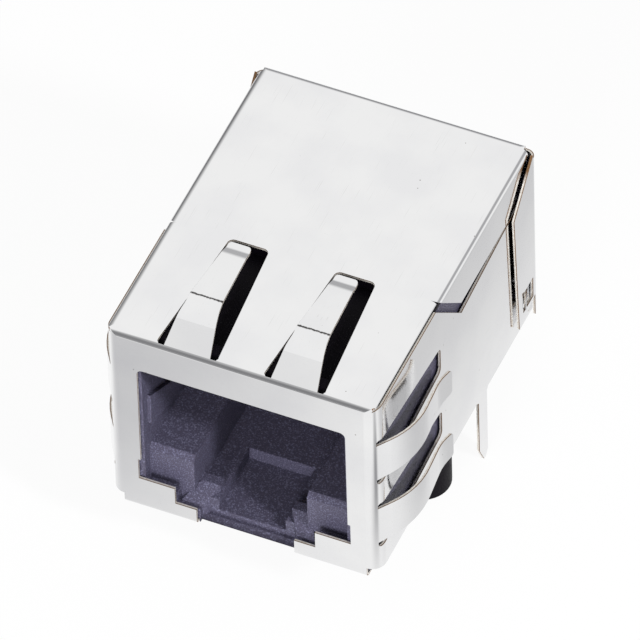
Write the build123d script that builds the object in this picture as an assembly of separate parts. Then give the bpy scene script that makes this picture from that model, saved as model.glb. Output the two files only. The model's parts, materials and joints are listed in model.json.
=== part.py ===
"""Shielded right-angle network jack with built-in isolation magnetics.

Millimetres. X runs across the jack, Y runs from the plug face to the back, Z is up.
While the pieces are drawn, Y starts at the plug face. Z starts at the board surface.
On export everything moves so that the point midway between the two pegs is the origin.
"""

from build123d import *
from math import radians, tan
import os

os.makedirs("parts", exist_ok=True)

# Shield envelope
SHIELD_W = 15.8
SHIELD_H = 13.6
SHIELD_D = 21.1
SHEET = 0.15
TOP_BEND = 0.45
SIDE_BEND = 0.5
FRONT_BEND = 0.8
HALF_W = SHIELD_W / 2
INNER_HALF_W = HALF_W - SHEET
PAST = 1  # how far a cut reaches past the face that it opens

# Plug opening in the front plate, a half width and a height for each step of its outline
BROW = 2.6
OPEN_TOP = SHIELD_H - BROW
OPEN_HALF = 6.05
OPEN_CORNER = 0.35
SHELF_Z = 2.3
NOTCH_HALF = 4.1
NOTCH_Z = 1.15
LEG_HALF = 2.86
LEG_FLANGE = 1.3
FOOT_BEND = 0.3
RELIEF_DEPTH = 0.15
RELIEF_TOP = 3.8

# Side panels, their seam with the top panel and the rear flanges of the top panel
PANEL_BOTTOM = 0.75
PANEL_SETBACK = 0.25
PANEL_REAR = SHIELD_D - SHEET - PANEL_SETBACK
SEAM = 0.16
PANEL_TOP = SHIELD_H - SHEET - SEAM
FLANGE_FRONT = 8.4
FLANGE_DROP = 2.9
LIP_GAP = 0.02
FLANGE_REAR = SHIELD_D - SHEET - LIP_GAP
STEP_GAP = 0.45
STEP_DROP = 0.8
LIP = 1.2

# Spring fingers. Each leaves its bend after the given turn and rises straight for a while.
# The later points are (distance from the plug face, height of the outer face over the panel).
FINGER_ROOT = 0.25
TOP_FINGER_TURN = 50
TOP_FINGER_RISE_END = 1.6
TOP_FINGER_POINTS = ((2.85, 1.5), (6.4, 1.22), (6.95, 1.06), (7.3, 1.14))
TOP_FINGER_RADII = (1.5, 0.5, 0.8, 0.5)
SIDE_FINGER_TURN = 57
SIDE_FINGER_RISE_END = 2.5
SIDE_FINGER_POINTS = ((6.25, 0.95), (7.25, 1.18))
SIDE_FINGER_RADII = (5.0, 3.0)

# Plan outlines of the fingers and their windows, from root to tip, as (along, half width)
TOP_FINGER_X = 3.1
TOP_FINGER_PLAN = ((0, 1.36), (2.3, 0.98), (7.3, 0.65))
TOP_WINDOW_PLAN = ((0.15, 1.78), (8.45, 1.15))
SIDE_FINGER_DROP = 4.5
LOW_FINGER_Z = 4.12
SIDE_FINGER_Z = (SHIELD_H - SIDE_FINGER_DROP, LOW_FINGER_Z)
SIDE_FINGER_PLAN = ((0, 1.36), (7.25, 0.88))
SIDE_WINDOW_PLAN = ((0.28, 1.72), (8.45, 0.92))
WINDOW_CUT = 0.45
TIP_ROUND = 0.22
SLIT_BEVEL = 0.12
WINDOW_ROUND = 0.35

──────

## [DIRECTION]
Print back all the lines verbatim.

## [THE ANSWER]
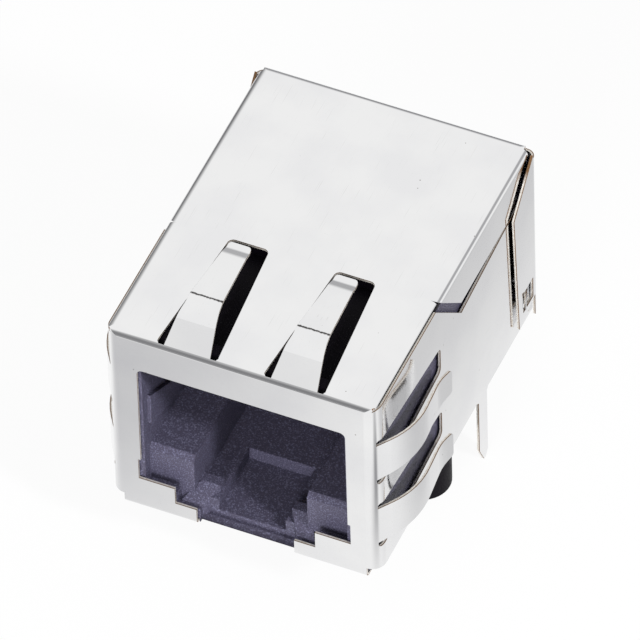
Write the build123d script that builds the object in this picture as an assembly of separate parts. Then give the bpy scene script that makes this picture from that model, saved as model.glb. Output the two files only. The model's parts, materials and joints are listed in model.json.
=== part.py ===
"""Shielded right-angle network jack with built-in isolation magnetics.

Millimetres. X runs across the jack, Y runs from the plug face to the back, Z is up.
While the pieces are drawn, Y starts at the plug face. Z starts at the board surface.
On export everything moves so that the point midway between the two pegs is the origin.
"""

from build123d import *
from math import radians, tan
import os

os.makedirs("parts", exist_ok=True)

# Shield envelope
SHIELD_W = 15.8
SHIELD_H = 13.6
SHIELD_D = 21.1
SHEET = 0.15
TOP_BEND = 0.45
SIDE_BEND = 0.5
FRONT_BEND = 0.8
HALF_W = SHIELD_W / 2
INNER_HALF_W = HALF_W - SHEET
PAST = 1  # how far a cut reaches past the face that it opens

# Plug opening in the front plate, a half width and a height for each step of its outline
BROW = 2.6
OPEN_TOP = SHIELD_H - BROW
OPEN_HALF = 6.05
OPEN_CORNER = 0.35
SHELF_Z = 2.3
NOTCH_HALF = 4.1
NOTCH_Z = 1.15
LEG_HALF = 2.86
LEG_FLANGE = 1.3
FOOT_BEND = 0.3
RELIEF_DEPTH = 0.15
RELIEF_TOP = 3.8

# Side panels, their seam with the top panel and the rear flanges of the top panel
PANEL_BOTTOM = 0.75
PANEL_SETBACK = 0.25
PANEL_REAR = SHIELD_D - SHEET - PANEL_SETBACK
SEAM = 0.16
PANEL_TOP = SHIELD_H - SHEET - SEAM
FLANGE_FRONT = 8.4
FLANGE_DROP = 2.9
LIP_GAP = 0.02
FLANGE_REAR = SHIELD_D - SHEET - LIP_GAP
STEP_GAP = 0.45
STEP_DROP = 0.8
LIP = 1.2

# Spring fingers. Each leaves its bend after the given turn and rises straight for a while.
# The later points are (distance from the plug face, height of the outer face over the panel).
FINGER_ROOT = 0.25
TOP_FINGER_TURN = 50
TOP_FINGER_RISE_END = 1.6
TOP_FINGER_POINTS = ((2.85, 1.5), (6.4, 1.22), (6.95, 1.06), (7.3, 1.14))
TOP_FINGER_RADII = (1.5, 0.5, 0.8, 0.5)
SIDE_FINGER_TURN = 57
SIDE_FINGER_RISE_END = 2.5
SIDE_FINGER_POINTS = ((6.25, 0.95), (7.25, 1.18))
SIDE_FINGER_RADII = (5.0, 3.0)

# Plan outlines of the fingers and their windows, from root to tip, as (along, half width)
TOP_FINGER_X = 3.1
TOP_FINGER_PLAN = ((0, 1.36), (2.3, 0.98), (7.3, 0.65))
TOP_WINDOW_PLAN = ((0.15, 1.78), (8.45, 1.15))
SIDE_FINGER_DROP = 4.5
LOW_FINGER_Z = 4.12
SIDE_FINGER_Z = (SHIELD_H - SIDE_FINGER_DROP, LOW_FINGER_Z)
SIDE_FINGER_PLAN = ((0, 1.36), (7.25, 0.88))
SIDE_WINDOW_PLAN = ((0.28, 1.72), (8.45, 0.92))
WINDOW_CUT = 0.45
TIP_ROUND = 0.22
SLIT_BEVEL = 0.12
WINDOW_ROUND = 0.35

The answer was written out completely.